A: Regarding farmers’ reluctance to join/participate, here is what we’ve found:
- First, it seems generally better to structure as a network rather than a cooperative, if your concern is with farmer hesitation. Networks form because the participants share a common need and/or opportunity, and because they need each other to effectively respond to it. They are much simpler and lower maintenance than a cooperative. In the case of Appalachian Harvest and several similar type networks, the opportunity is a substantial, well paying market, such as supermarkets or large institutional buyers. Alone, most of the farmers cannot access this market for some combination of reasons, including insufficient quantities, inadequate diversity of product, lack of cooling, grading, packing and shipping needed to send the product to the market in the form the buyers want it. Thus, the most fundamental reason they “join” (they really don’t join anything in the usual sense, but do become regular participants) is because the network represents access to something they want and need, i.e. solid, large, well paying markets.
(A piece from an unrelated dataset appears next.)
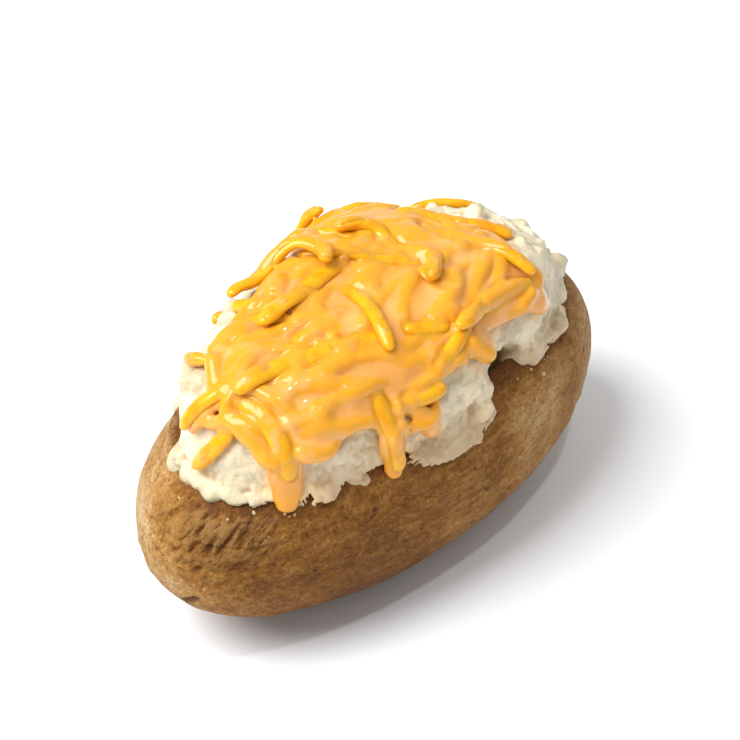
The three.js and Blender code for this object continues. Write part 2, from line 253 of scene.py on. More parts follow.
def principled(name):
    """A new material with its principled shader. Gives the material, its bench and a function to set it."""
    material = bpy.data.materials.new(name)
    material.use_nodes = True
    bench = Bench(material.node_tree)
    shader = material.node_tree.nodes["Principled BSDF"]

    def finish(**sockets):
        for key, value in sockets.items():
            socket = shader.inputs[key.replace("_", " ")]
            if isinstance(value, Link):
                material.node_tree.links.new(value.socket, socket)
            else:
                socket.default_value = value

    return material, bench, finish


# Straw is the palest skin colour, made greyer to stand in for a painted sheen where the skin is lightest.
SKIN_STRAW_AND_SHEEN = (0.50, 0.35, 0.175, 1)
SKIN_TAN = (0.37, 0.19, 0.052, 1)
SKIN_CREST_HIGHLIGHT = (0.40, 0.225, 0.07, 1)
SKIN_BROWN = (0.20, 0.079, 0.011, 1)
SKIN_UMBER = (0.095, 0.034, 0.008, 1)
SKIN_SPECK = (0.04, 0.016, 0.007, 1)
SKIN_BURNT = (0.13, 0.042, 0.012, 1)
SKIN_INSIDE = (0.50, 0.33, 0.13, 1)
SKIN_SHADES = [(0.0, SKIN_STRAW_AND_SHEEN), (0.3, SKIN_TAN), (0.68, SKIN_BROWN), (1.0, SKIN_UMBER)]

PATCH_SIZE = 22 * MM
STREAK_SIZE = 2.0 * MM
MOTTLE_SIZE = 1.3 * MM
GRAIN_SIZE = 0.55 * MM
NET_SIZE = 1.5 * MM
PORE_SPACING = 1.7 * MM
FRECKLE_SPACING = 5.5 * MM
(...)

Most of these farmers are in fact not “joiners”, not the sort of folks who generally “get involved” or step out to work towards something new and innovative. They are regular guys (and gals) for the most part.
- That said, you still should look for early adopters to get the ball rolling. Ideally, they would be very much like their peers and neighbors – tobacco growers, dairymen, etc – but with a bit more history of innovation and risk taking. They can help you form and launch the network and all of its other parts, but they won’t appear to their colleagues as too different, too “out there” to emulate.
- Once the producers become part of this, a fairly high proportion go beyond the bare minimum needed to be part of the network – attending only the mandatory meetings/trainings, growing or making what they pledged – and actually become part of a rather interesting peer network that offers mentorship, sharing of skills and techniques, joint purchases of inputs, and general collegiality. It is pretty cool to see this among folks who would not have been classified as either adopters or cooperative.
That’s it in a nutshell. I hope this helps answer your questions. I think the bottom line is to try to develop a network based around mutual need and opportunity, and not worry too much about persuading farmers to change their attitudes. If they see how the network meets real needs and creates tangible opportunities, they will probably get involved.